## GIVEN REQUEST
Search the material and gather each line with "bends" in it.

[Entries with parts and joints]
----------

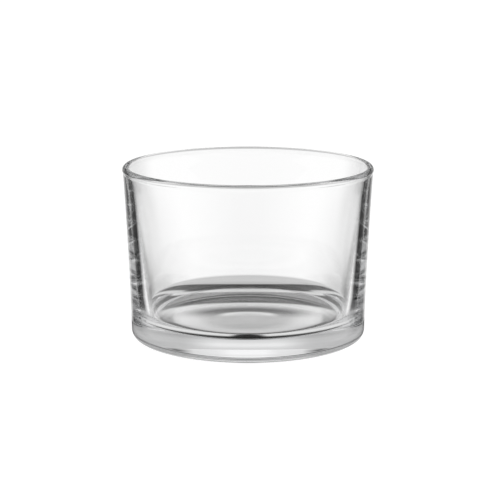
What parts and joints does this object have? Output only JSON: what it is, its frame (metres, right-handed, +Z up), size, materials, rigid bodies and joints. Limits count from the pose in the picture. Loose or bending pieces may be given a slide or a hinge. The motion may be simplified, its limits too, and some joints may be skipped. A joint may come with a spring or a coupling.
{
  "type": "crystallizing dish",
  "caption": "Round clear glass dish with a heavy base, a slightly tapered wall and a fire-polished rim, open at the top and with no spout.",
  "frame": {"origin": "on the dish's axis, in the plane of the standing ring that it rests on", "axes": "+Z up, along the axis of the round dish; +X and +Y are alike, because the dish is round"},
  "size_m": [0.1, 0.1, 0.0695],
  "materials": {
    "clear_glass": "pressed and fire-polished, smooth and glossy inside and out"
  },
  "bodies": {
    "root": {"dish": "clear_glass"}
  },
  "joints": []
}
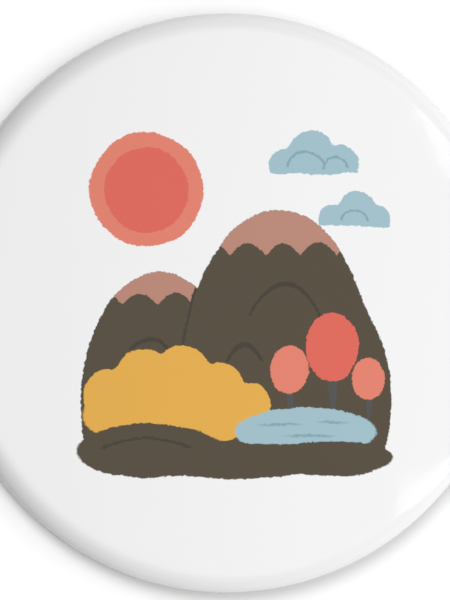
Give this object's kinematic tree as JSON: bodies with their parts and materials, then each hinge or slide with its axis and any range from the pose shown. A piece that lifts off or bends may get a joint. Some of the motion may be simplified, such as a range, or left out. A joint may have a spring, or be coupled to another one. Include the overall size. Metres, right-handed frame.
{
  "type": "pin-back button badge",
  "caption": "Round domed button badge: printed face under glossy clear film, crimped round a stamped metal back plate, with a spring wire pin held in a hook.",
  "frame": {"origin": "on the badge's axis, in the plane of the folded hem that it rests on when it lies on its back", "axes": "+Z out of the middle of the printed face, +Y to the top of the print, +X to the print's right as one reads it"},
  "size_m": [0.056, 0.056, 0.0062],
  "materials": {
    "clear_film": "clear polyester film, high gloss",
    "print_paper": "white printed paper, seen through the film",
    "shell_metal": "tinplate, satin",
    "plate_metal": "tinplate with a straight rolled grain",
    "spring_wire": "nickel-plated spring wire, bright"
  },
  "bodies": {
    "badge": {"clear_film": "clear_film", "print_paper": "print_paper", "front_shell": "shell_metal", "back_plate": "plate_metal", "pin_spring": "spring_wire"},
    "pin": {"pin_leg": "spring_wire"}
  },
  "joints": [
    {"name": "pin_open", "type": "hinge", "parent": "badge", "child": "pin", "pos_m": [-0.0165, -0.002, 0.0011], "axis": [0, 0.8, 0.6], "range_deg": [0, 35]}
  ]
}
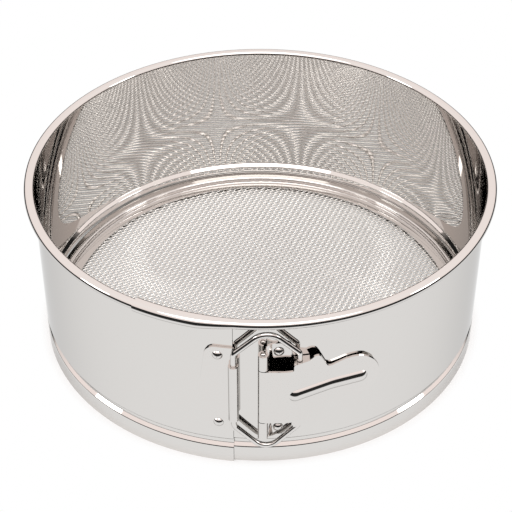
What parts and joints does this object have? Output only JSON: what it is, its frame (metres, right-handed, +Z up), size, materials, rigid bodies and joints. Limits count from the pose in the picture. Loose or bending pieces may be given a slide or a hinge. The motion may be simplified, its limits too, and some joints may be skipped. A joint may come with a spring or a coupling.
{
  "type": "clip-ring drum sieve",
  "caption": "Round stainless drum sieve: a coiled sheet ring with rolled rim, closed by an over-centre clasp, gripping a woven mesh floor by its flange, just under a pressed-in ridge.",
  "frame": {"origin": "centre of the ring on the table, in the plane of the ring's lower edge", "axes": "+Z up along the ring's axis, the clasp towards -Y, its lever reaching towards +X"},
  "size_m": [0.1879, 0.1892, 0.0732],
  "materials": {
    "band_steel": "mirror polished",
    "floor_steel": "bright rolled",
    "mesh_wire": "bright drawn wire",
    "clasp_steel": "mirror polished",
    "rivet_steel": "polished",
    "bail_wire": "bright drawn wire"
  },
  "bodies": {
    "ring": {"band": "band_steel", "base_ring": "floor_steel", "mesh": "mesh_wire", "clamp_ring": "floor_steel", "anchor_plate": "clasp_steel", "anchor_rivets": "rivet_steel", "bracket": "clasp_steel", "bracket_rivets": "rivet_steel", "hinge_pin": "rivet_steel"},
    "lever": {"lever": "clasp_steel"},
    "bail": {"bail": "bail_wire"}
  },
  "joints": [
    {"name": "lever_hinge", "type": "hinge", "parent": "ring", "child": "lever", "pos_m": [0.0009, -0.0932, 0.0383], "axis": [0, 0, -1], "range_deg": [0, 140]},
    {"name": "bail_hinge", "type": "hinge", "parent": "ring", "child": "bail", "pos_m": [-0.00989, -0.09231, 0.0383], "axis": [0, 0, -1], "range_deg": [0, 77.9]}
  ],
  "couplings": [
    {"joint": "bail_hinge", "follows": "lever_hinge", "ratio": 0.553}
  ]
}
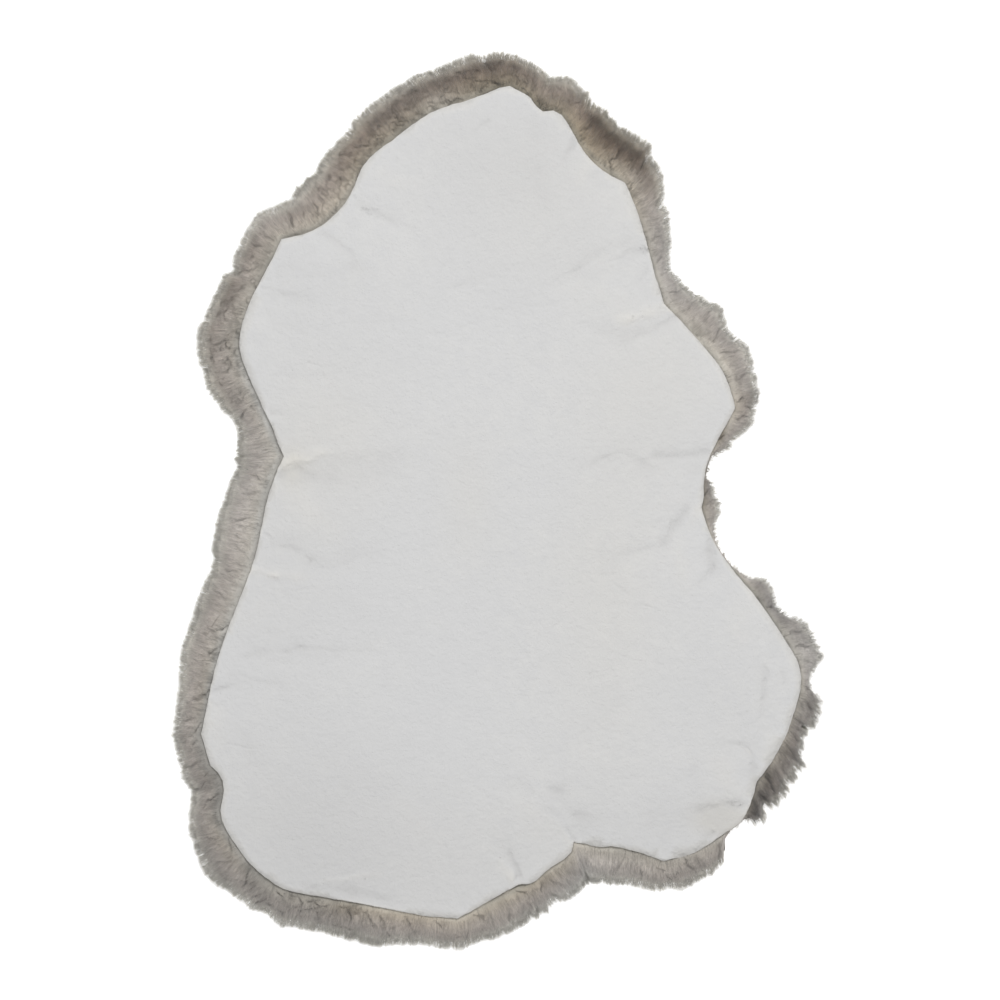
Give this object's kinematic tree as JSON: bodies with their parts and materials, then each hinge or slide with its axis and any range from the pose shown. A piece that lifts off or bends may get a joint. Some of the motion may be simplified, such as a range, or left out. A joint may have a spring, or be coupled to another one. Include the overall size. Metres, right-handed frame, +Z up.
{
  "type": "sheepskin rug",
  "caption": "Single sheepskin lying hide side up, with a free-form cut outline and its wool underneath showing as a band of locks all round the edge.",
  "frame": {"origin": "centre of the rug's box, on the floor it lies on", "axes": "+Y towards the neck, which is the rug's long way; +X to the right as seen from above; +Z up, out of the hide's bare side"},
  "size_m": [0.7138, 0.9864, 0.0402],
  "materials": {
    "hide_suede": "matt tanned flesh side, light warm grey",
    "wool": "dense wool pile, grey-beige"
  },
  "bodies": {
    "root": {"hide": "hide_suede", "fleece": "wool"}
  },
  "joints": []
}
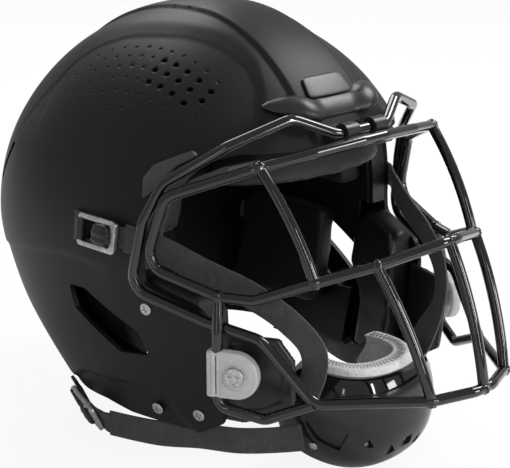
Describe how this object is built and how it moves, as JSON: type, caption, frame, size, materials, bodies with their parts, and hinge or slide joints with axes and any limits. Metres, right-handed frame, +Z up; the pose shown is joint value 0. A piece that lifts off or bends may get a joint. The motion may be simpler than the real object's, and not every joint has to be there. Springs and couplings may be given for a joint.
{
  "type": "american football helmet",
  "caption": "American football helmet with padded shell, welded steel face mask on brow clips and quarter-turn side clips, and a padded chin cup on four buckled straps.",
  "frame": {"origin": "centre of the underside of the bounding box, level with the lowest point of the chin cup", "axes": "+X to the wearer's left, -Y out of the face, +Z up"},
  "size_m": [0.2554, 0.3926, 0.2792],
  "materials": {
    "shell": "satin charcoal",
    "inner_plastic": "matte",
    "column": "matte",
    "bumper": "matte",
    "plate": "satin",
    "liner": "soft coated",
    "cup_fabric": "quilted fabric",
    "guard_strip": "satin light grey",
    "black_plastic": "satin black",
    "anchor_plastic": "satin",
    "satin_steel": "satin nickel",
    "webbing": "woven",
    "mask_coating": "gloss black coating",
    "clear_clip": "frosted clear",
    "cup_plastic": "gloss charcoal"
  },
  "bodies": {
    "helmet": {"brow_clips": "black_plastic", "brow_guards": "guard_strip", "bumper_plate": "plate", "clip_bases": "black_plastic", "crown_pad": "liner", "edge_trim": "bumper", "front_bumper": "bumper", "front_pad": "liner", "impact_columns": "column", "inner_shell": "inner_plastic", "jaw_guard_l": "black_plastic", "jaw_guard_r": "black_plastic", "jaw_pad_l": "liner", "jaw_pad_r": "liner", "lower_anchor_l": "anchor_plastic", "lower_anchor_r": "anchor_plastic", "nape_pad": "liner", "outer_shell": "shell", "rear_bumper": "bumper", "rear_pad": "liner", "shell_screws": "satin_steel", "side_pad_l": "liner", "side_pad_r": "liner", "temple_guards": "guard_strip", "upper_anchor_l": "anchor_plastic", "upper_anchor_r": "anchor_plastic"},
    "facemask": {"mask_centre_bar": "mask_coating", "mask_chin_bars": "mask_coating", "mask_eye_bars": "mask_coating", "mask_inner_ring": "mask_coating", "mask_outer_ring": "mask_coating", "mask_side_posts": "mask_coating", "side_clip_l": "clear_clip", "side_clip_r": "clear_clip"},
    "chin_cup": {"chin_cup_pad": "cup_fabric", "chin_cup_shell": "cup_plastic", "cup_rivets": "satin_steel", "lower_strap_l": "webbing", "lower_strap_r": "webbing", "upper_strap_l": "webbing", "upper_strap_r": "webbing"},
    "clip_bolt_body_l": {"clip_bolt_l": "satin_steel"},
    "clip_bolt_body_r": {"clip_bolt_r": "satin_steel"},
    "lower_buckle_body_l": {"lower_buckle_l": "satin_steel", "lower_cam_l": "black_plastic", "lower_loop_l": "webbing"},
    "lower_buckle_body_r": {"lower_buckle_r": "satin_steel", "lower_cam_r": "black_plastic", "lower_loop_r": "webbing"},
    "upper_buckle_body_l": {"upper_buckle_l": "satin_steel", "upper_cam_l": "black_plastic", "upper_loop_l": "webbing"},
    "upper_buckle_body_r": {"upper_buckle_r": "satin_steel", "upper_cam_r": "black_plastic", "upper_loop_r": "webbing"}
  },
  "joints": [
    {"name": "mask_swing", "type": "hinge", "parent": "helmet", "child": "facemask", "pos_m": [0, -0.09495, 0.216], "axis": [-1, 0, 0], "range_deg": [0, 75]},
    {"name": "chin_cup_swing", "type": "hinge", "parent": "helmet", "child": "chin_cup", "pos_m": [0, 0.013, 0.095], "axis": [1, 0, 0], "range_deg": [-8, 20], "deforming": ["upper_strap_r", "upper_strap_l", "lower_strap_r", "lower_strap_l"]},
    {"name": "upper_buckle_swing_r", "type": "hinge", "parent": "helmet", "child": "upper_buckle_body_r", "pos_m": [-0.1228, 0.02331, 0.15434], "axis": [-0.1235, 0, -0.9923], "range_deg": [0, 30]},
    {"name": "upper_buckle_swing_l", "type": "hinge", "parent": "helmet", "child": "upper_buckle_body_l", "pos_m": [0.1228, 0.02331, 0.15434], "axis": [-0.1235, 0, 0.9923], "range_deg": [0, 30]},
    {"name": "lower_buckle_swing_r", "type": "hinge", "parent": "helmet", "child": "lower_buckle_body_r", "pos_m": [-0.1016, 0.05964, 0.02594], "axis": [0.4585, 0, -0.8887], "range_deg": [0, 30]},
    {"name": "lower_buckle_swing_l", "type": "hinge", "parent": "helmet", "child": "lower_buckle_body_l", "pos_m": [0.1016, 0.05964, 0.02594], "axis": [0.4585, 0, 0.8887], "range_deg": [0, 30]},
    {"name": "clip_bolt_turn_r", "type": "hinge", "parent": "facemask", "child": "clip_bolt_body_r", "pos_m": [-0.09923, -0.08825, 0.08345], "axis": [-0.891, -0.454, 0], "range_deg": [0, 90]},
    {"name": "clip_bolt_turn_l", "type": "hinge", "parent": "facemask", "child": "clip_bolt_body_l", "pos_m": [0.09923, -0.08825, 0.08345], "axis": [0.891, -0.454, 0], "range_deg": [0, 90]}
  ]
}
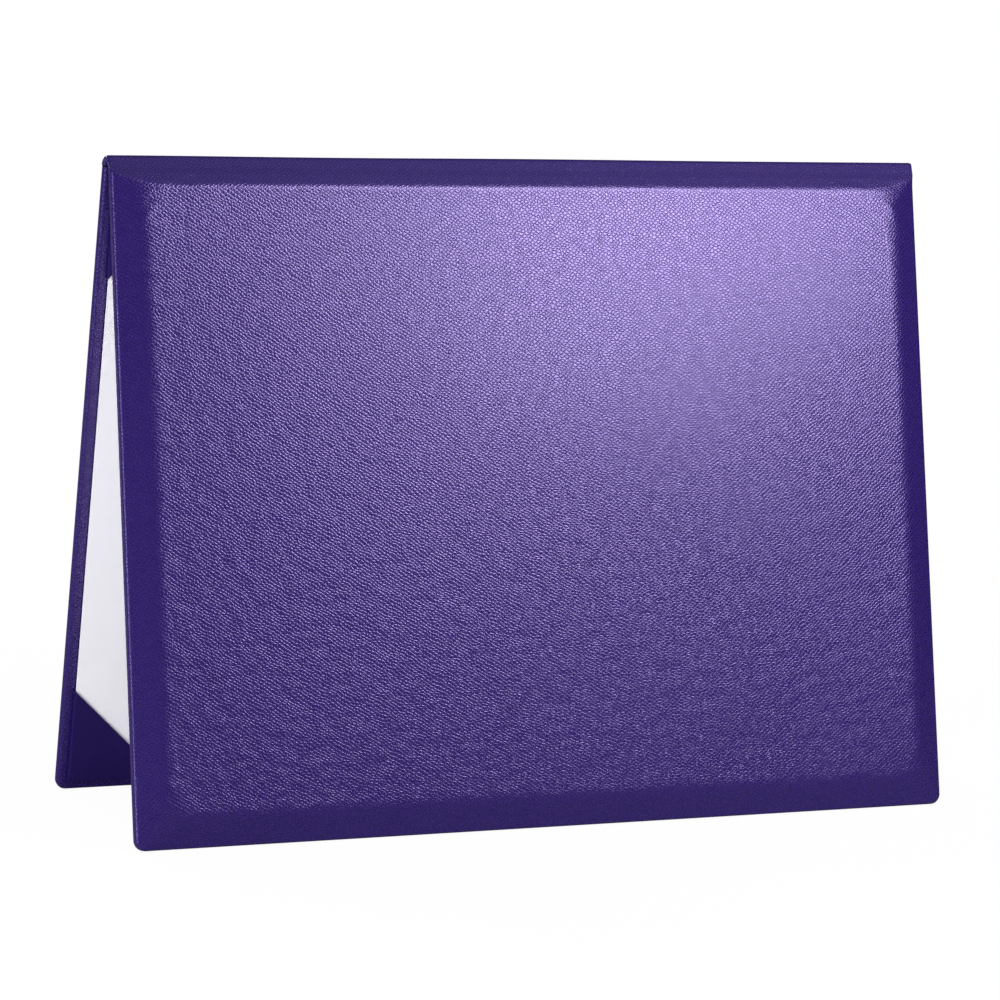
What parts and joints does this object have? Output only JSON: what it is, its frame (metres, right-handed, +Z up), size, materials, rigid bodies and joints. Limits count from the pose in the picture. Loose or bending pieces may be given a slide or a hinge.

----------

## THE COMPLETED TASK
Give this object's kinematic tree as JSON: bodies with their parts and materials, then each hinge or slide with its axis and any range from the pose shown. A piece that lifts off or bends may get a joint. Some of the motion may be simplified, such as a range, or left out. A joint may have a spring, or be coupled to another one. Include the overall size. Metres, right-handed frame.
Give this object's kinematic tree as JSON: bodies with their parts and materials, then each hinge or slide with its axis and any range from the pose shown. A piece that lifts off or bends may get a joint. Some of the motion may be simplified, such as a range, or left out. A joint may have a spring, or be coupled to another one. Include the overall size. Metres, right-handed frame, +Z up.
Describe how this object is built and how it moves, as JSON: type, caption, frame, size, materials, bodies with their parts, and hinge or slide joints with axes and any limits. Metres, right-handed frame, +Z up; the pose shown is joint value 0. A piece that lifts off or bends may get a joint. The motion may be simpler than the real object's, and not every joint has to be there. Springs and couplings may be given for a joint.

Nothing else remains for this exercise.